How big is the majority?
The clock is ticking and decision time is only two weeks away. The electoral campaign has now taken a negative twist. Parties’ future policies have been put aside as the mud-slinging campaign took centre stage.
I have been following elections since 1981 and the pattern has always been the same: after exhausting policies, parties resort to dish out the dirt. History has shown us that elections could be swayed by such tactics. So 2013, as expected, is no exception.
The parties know that scandals sell more than boring policies. Parties perfectly know that the feeling of exacting revenge on your adversary is savoured by many a voter. As the vote pressure mounts, we should expect more skeletons to fall out of the cupboard with the risk, perhaps, of alienating the people rather than winning them in.
Maximisation of the national vote tally is what the parties are after and the end seems to be justifying the means.
Winning the election is the parties’ main goal but the margin of victory is of equal importance. This is what ultimately determines the composition of the House of Representatives.
As we have all witnessed during the legislature, which is coming to an end, a one-seat majority may be problematic for a Prime Minister. The Premier’s nightmare is not only the likelihood of having to deal with a dissenting MP but facing the constant call of the Whip on EU travel commitments. A three-seat majority would give the Prime Minister more breathing space during his tenure in office. But how many votes do parties require to secure a three-seat majority in Parliament?

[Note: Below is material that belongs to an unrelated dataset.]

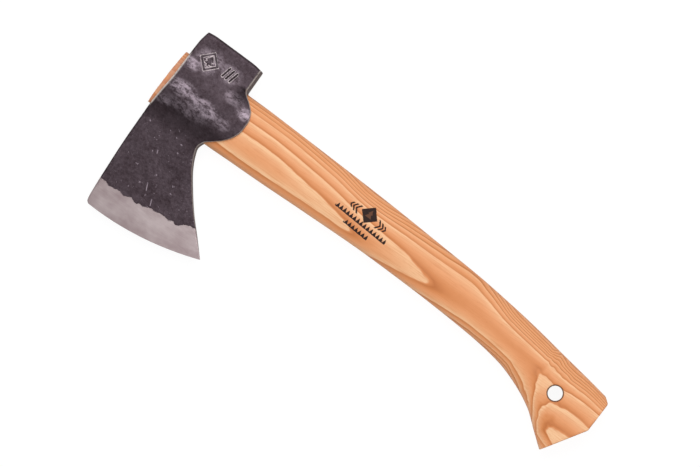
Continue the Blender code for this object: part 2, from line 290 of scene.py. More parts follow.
def lanyard_cutter():
    """Turned cutter: a bore whose rims open out on a quarter circle."""
    half = curve_through(HANDLE_STATIONS, LANYARD_HOLE[0])[2]
    rim = [(LANYARD_RADIUS + LANYARD_RIM * (1 - math.cos(a)), half - LANYARD_RIM * (1 - math.sin(a)))
           for a in (math.radians(15 * step) for step in range(7))]
    rim.append((LANYARD_RADIUS + LANYARD_RIM, half + 4))
    profile = [(0, -half - 4)] + [(r, -z) for r, z in reversed(rim)] + rim + [(0, half + 4)]
    bm = bmesh.new()
    verts = [bm.verts.new((x, 0, z)) for x, z in profile]
    for near, far in zip(verts, verts[1:]):
        bm.edges.new((near, far))
    bmesh.ops.spin(bm, geom=bm.verts[:] + bm.edges[:], axis=(0, 0, 1), angle=2 * math.pi, steps=64,
                   use_merge=True)
    bmesh.ops.remove_doubles(bm, verts=bm.verts, dist=0.001)
    bmesh.ops.translate(bm, vec=(*LANYARD_HOLE, 0), verts=bm.verts)
    return as_object("lanyard_cutter", bm)


def wedge_shape(name, depth, grow, overrun):
    """Tapered plate on the eye's middle plane; overrun carries it past the top and both ends."""
    thick_top, thick_end = (value + grow for value in WEDGE_HALF_THICKNESS)
    bm = bmesh.new()
    bmesh.ops.create_cube(bm, size=2)
    for vert in bm.verts:
        y = EYE_CENTRE_Y + math.copysign(WEDGE_HALF_WIDTH + overrun, vert.co.y)
        at_top = vert.co.x < 0
        x = HANDLE_TOP_X + HANDLE_TOP_SLOPE * y - overrun if at_top else HANDLE_TOP_X + depth
        vert.co = (x, y, math.copysign(thick_top if at_top else thick_end, vert.co.z))
    return as_object(name, bm)


def clip_slot(grow):
    """Box around the CAD clip, open at the top of the wood."""
    low, high = (Vector(corner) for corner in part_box("steel_clip"))
    low, high = (low - ORIGIN) / MM, (high - ORIGIN) / MM
    outline = [(low.x - 5, low.y - grow), (high.x + grow, low.y - grow), (high.x + grow, high.y + grow),
               (low.x - 5, high.y + grow)]
    return prism("clip_slot", outline, high.z + grow)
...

Following the constitutional amendments adopted prior to the 2008 general election, the electoral system guarantees strict proportionality between votes and seats in the House. This applies only as long as two parties are represented in Parliament. In the unlikely event that a third party wins a parliamentary seat, the proportionality clause does not come into effect.
There is a formula how seats are adjusted after the initial result for the 65 seats is known. Technicalities apart, the formula is based on the number of first preferences the winning party receives. Since the turnouts and the amount of first preferences are still unknown quantities, an estimate of how big a majority is required to ensure a three-seat cushion in the House cannot be established as yet.
But for the purpose of this exercise I can use the data from the 2008 election. If the turnout in this election will be in the same percentage region, then the numbers will only be slightly higher.
In 2008, the Nationalist Party won by a majority of about 1,500 votes. The election saw Labour prevailing by 34 seats to 31. Since no other party won a parliamentary seat, the Constitutional amendment was triggered and seats adjustment was required.
With a majority of 1,500, the PN was entitled to a one-seat majority, so they were awarded four seats that were filled by the best runner-up candidates. Had the PN lost that election by the same margin it would have still been awarded two seats so that the popular vote is reflected in the composition of the House.
To ensure a three-seat majority in 2008, the PN required a majority of about 8,000 votes. A five-seat majority would have required a majority of about 15,000 votes.
In next month’s election, the numbers required will probably not be far off this mark. Turnout is the key issue here. In percentage terms, assuming that Alternattiva Demokratika wins about two per cent of the popular vote, the winning party would have to win an absolute majority to ensure a three-seat majority. Just over 50 per cent would be enough to avoid a one-seat parliamentary majority.
A five-seat majority (assuming again that AD wins two per cent) requires a difference between the two major parties of about six percentage points, which is 52 per cent for the winning party and 46 per cent for the loser.
These are obviously hypothetical numbers and scenarios. Although the opinion polls, at least those which are published, are suggesting that the Labour Party is comfortable leading this race, the finishing line is still more than two weeks away. A week in politics is eternity and anything can happen until then. The best poll and which counts is that to be taken on polling day.
Attention will turn to the counting hall on Sunday, the day after we cast our vote. The sorting of votes is scheduled to start at noon. The sorting process is when the ballot paper is turned face up and the first preference allocated to a candidate. That is the moment when the result will start to unfold. Samples will be transmitted to the parties’ desks and within minutes they will have the first indication. Within an hour they will be almost certain of the result.
If the margin between the parties is wide, we should expect an announcement by 2pm.
It all boils down to how big the majority is.
Hermann Schiavone is an elections analyst.